Unfortunately, in our zeal to defend the character of the Prophet, we deny his humanity. So many of us wish to believe that his marriages were inspired “purely” by higher goals of freeing slaves, making peace between warring tribes, and eradicating tribalism and racism. And although these higher goals certainly existed, it is odd to view them as mutually exclusive to physical attraction or desire.
When I hear claims like these, I often wonder, “What woman of today would view it as praiseworthy if her husband was not the least bit attracted to her prior to marriage?”
Why then do we find this preferable or “honorable” for the Mothers of Believers?
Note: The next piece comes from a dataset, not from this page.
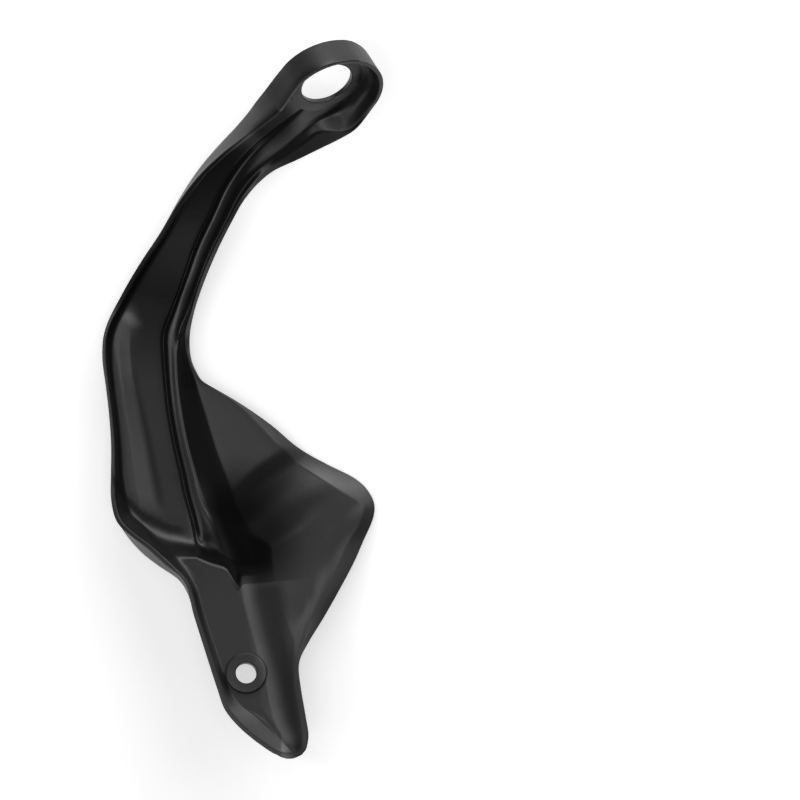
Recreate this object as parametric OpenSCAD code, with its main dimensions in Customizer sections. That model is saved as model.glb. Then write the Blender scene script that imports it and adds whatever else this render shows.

Our Self-Serving Definitions of Righteousness
In truth, many of our assertions about “righteousness” and the Prophet’s alleged lack of physical desire are made for selfish reasons: Often, Muslims today simply wish to deny obvious parts of their faith, namely the permissibility—and possible praiseworthiness—of a man marrying more than one wife. And given that the life of the Prophet, peace be upon him, is in obvious contradiction to this view, we wriggle out of blameworthiness by claiming that the Prophet didn’t marry for the reasons other men marry (i.e. due to physical attraction). Thus, any man who is attracted to a woman (especially if he is already married) has committed a “crime,” even if it culminates in the honorable institution of marriage as sanctioned by Allah.
Honesty Is True Righteousness
Speaking the truth is something that is an important virtue in all faiths, so it is undeniable that true Islamic righteousness is in being honest—with ourselves and with the world.
And a good place to start is concerning the remarkable beauty and mercy in Allah allowing men and women to be physically attracted to each other such that we find immense joy and pleasure in each other after marriage.
And what better reflection of righteousness is there than being grateful for these favors?